Look through the material below for "joints". Copy every line that contains it.

★ ★ ★ ★ ★

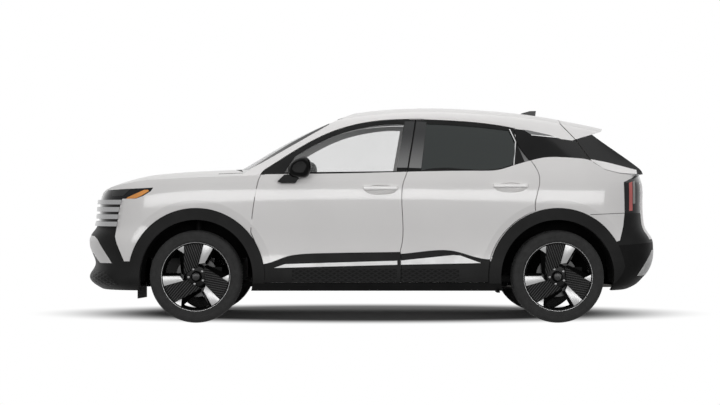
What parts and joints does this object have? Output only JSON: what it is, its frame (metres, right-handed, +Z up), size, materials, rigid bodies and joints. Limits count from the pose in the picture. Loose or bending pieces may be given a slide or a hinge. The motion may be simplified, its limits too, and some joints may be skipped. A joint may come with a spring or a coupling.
{
  "type": "suv",
  "caption": "Compact five-door crossover with opening doors, bonnet and liftgate, steered front wheels and four rolling wheels",
  "frame": {"origin": "on the ground under the middle of the overall length and width", "axes": "+X to the tail, -Y to the driver's side on the left, +Z up"},
  "size_m": [4.3598, 2.0328, 1.6121],
  "materials": {
    "white_paint": "solid white clear-coated paint",
    "black_plastic": "grained black plastic",
    "gloss_black": "gloss black",
    "satin_chrome": "satin chrome",
    "lamp_glass": "smoked clear lens",
    "tail_lens": "red lens",
    "silver_plastic": "silver-grey plastic",
    "window_glass": "light tinted glass",
    "dark_glass": "privacy glass",
    "underbody": "dark underseal",
    "liner_plastic": "black arch liner",
    "cast_steel": "dark castings",
    "cast_aluminium": "cast block",
    "exhaust_steel": "dull steel",
    "cabin_plastic": "soft black trim",
    "seat_fabric": "black cloth",
    "tyre_rubber": "black rubber",
    "alloy": "machined and dark painted alloy"
  },
  "bodies": {
    "body": {"arch_claddings": "black_plastic", "cowl": "black_plastic", "dashboard": "cabin_plastic", "engine_block": "cast_aluminium", "exhaust": "exhaust_steel", "floor_pan": "underbody", "front_bumper": "white_paint", "front_bumper_lower": "black_plastic", "front_fenders": "white_paint", "front_seats": "seat_fabric", "front_subframe": "cast_steel", "grille": "gloss_black", "grille_slats": "satin_chrome", "headlamps": "lamp_glass", "quarter_trims": "gloss_black", "rear_axle": "cast_steel", "rear_bumper": "black_plastic", "rear_seat": "seat_fabric", "rear_skid_plate": "silver_plastic", "roof_fin": "gloss_black", "roof_panel": "white_paint", "side_frames": "white_paint", "sill_claddings": "black_plastic", "tail_lamps": "tail_lens", "wheel_liners": "liner_plastic", "windscreen": "window_glass"},
    "front_left_door": {"front_door_left": "white_paint", "front_door_trim_left": "black_plastic", "front_door_glass_left": "window_glass"},
    "front_left_wheel": {"tyre_front_left": "tyre_rubber", "rim_front_left": "alloy"},
    "front_right_door": {"front_door_right": "white_paint", "front_door_trim_right": "black_plastic", "front_door_glass_right": "window_glass"},
    "front_right_wheel": {"tyre_front_right": "tyre_rubber", "rim_front_right": "alloy"},
    "rear_left_door": {"rear_door_left": "white_paint", "rear_door_trim_left": "black_plastic", "rear_door_glass_left": "window_glass"},
    "rear_left_wheel": {"tyre_rear_left": "tyre_rubber", "rim_rear_left": "alloy"},
    "rear_right_door": {"rear_door_right": "white_paint", "rear_door_trim_right": "black_plastic", "rear_door_glass_right": "window_glass"},
    "rear_right_wheel": {"tyre_rear_right": "tyre_rubber", "rim_rear_right": "alloy"},
    "bonnet_lid": {"bonnet": "white_paint"},
    "tailgate": {"liftgate": "white_paint", "liftgate_trim": "gloss_black", "liftgate_glass": "dark_glass"},
    "left_knuckle": {"knuckle_left": "cast_steel"},
    "right_knuckle": {"knuckle_right": "cast_steel"},
    "steering_control": {"steering_wheel": "cabin_plastic"}
  },
  "joints": [
    {"name": "front_left_door_hinge", "type": "hinge", "parent": "body", "child": "front_left_door", "pos_m": [-0.8815, -0.8945, 0.9], "axis": [0, 0, -1], "range_deg": [0, 68]},
    {"name": "rear_left_door_hinge", "type": "hinge", "parent": "body", "child": "rear_left_door", "pos_m": [0.2195, -0.8945, 0.9], "axis": [0, 0, -1], "range_deg": [0, 68]},
    {"name": "front_right_door_hinge", "type": "hinge", "parent": "body", "child": "front_right_door", "pos_m": [-0.8815, 0.8945, 0.9], "axis": [0, 0, 1], "range_deg": [0, 68]},
    {"name": "rear_right_door_hinge", "type": "hinge", "parent": "body", "child": "rear_right_door", "pos_m": [0.2195, 0.8945, 0.9], "axis": [0, 0, 1], "range_deg": [0, 68]},
    {"name": "bonnet_hinge", "type": "hinge", "parent": "body", "child": "bonnet_lid", "pos_m": [-0.943, 0, 1.15], "axis": [0, 1, 0], "range_deg": [0, 55]},
    {"name": "tailgate_hinge", "type": "hinge", "parent": "body", "child": "tailgate", "pos_m": [1.4185, 0, 1.533], "axis": [0, -1, 0], "range_deg": [0, 78]},
    {"name": "left_steer", "type": "hinge", "parent": "body", "child": "left_knuckle", "pos_m": [-1.291, -0.705, 0.252], "axis": [0, 0.2308, 0.973], "range_deg": [-35, 35]},
    {"name": "right_steer", "type": "hinge", "parent": "body", "child": "right_knuckle", "pos_m": [-1.291, 0.705, 0.252], "axis": [0, -0.2308, 0.973], "range_deg": [-35, 35]},
    {"name": "steering_turn", "type": "hinge", "parent": "body", "child": "steering_control", "pos_m": [-0.33013, -0.3568, 0.90465], "axis": [0.9063, 0, 0.4226], "range_deg": [-490, 490]},
    {"name": "front_left_spin", "type": "hinge", "parent": "left_knuckle", "child": "front_left_wheel", "pos_m": [-1.291, -0.775, 0.34], "axis": [0, 1, 0], "continuous": true},
    {"name": "front_right_spin", "type": "hinge", "parent": "right_knuckle", "child": "front_right_wheel", "pos_m": [-1.291, 0.775, 0.34], "axis": [0, 1, 0], "continuous": true},
    {"name": "rear_left_spin", "type": "hinge", "parent": "body", "child": "rear_left_wheel", "pos_m": [1.367, -0.775, 0.34], "axis": [0, 1, 0], "continuous": true},
    {"name": "rear_right_spin", "type": "hinge", "parent": "body", "child": "rear_right_wheel", "pos_m": [1.367, 0.775, 0.34], "axis": [0, 1, 0], "continuous": true}
  ],
  "couplings": [
    {"joint": "right_steer", "follows": "left_steer", "ratio": 1},
    {"joint": "steering_turn", "follows": "left_steer", "ratio": 14}
  ]
}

★ ★ ★ ★ ★

SOLUTION TO THE EXERCISE:
What parts and joints does this object have? Output only JSON: what it is, its frame (metres, right-handed, +Z up), size, materials, rigid bodies and joints. Limits count from the pose in the picture. Loose or bending pieces may be given a slide or a hinge. The motion may be simplified, its limits too, and some joints may be skipped. A joint may come with a spring or a coupling.
  "joints": [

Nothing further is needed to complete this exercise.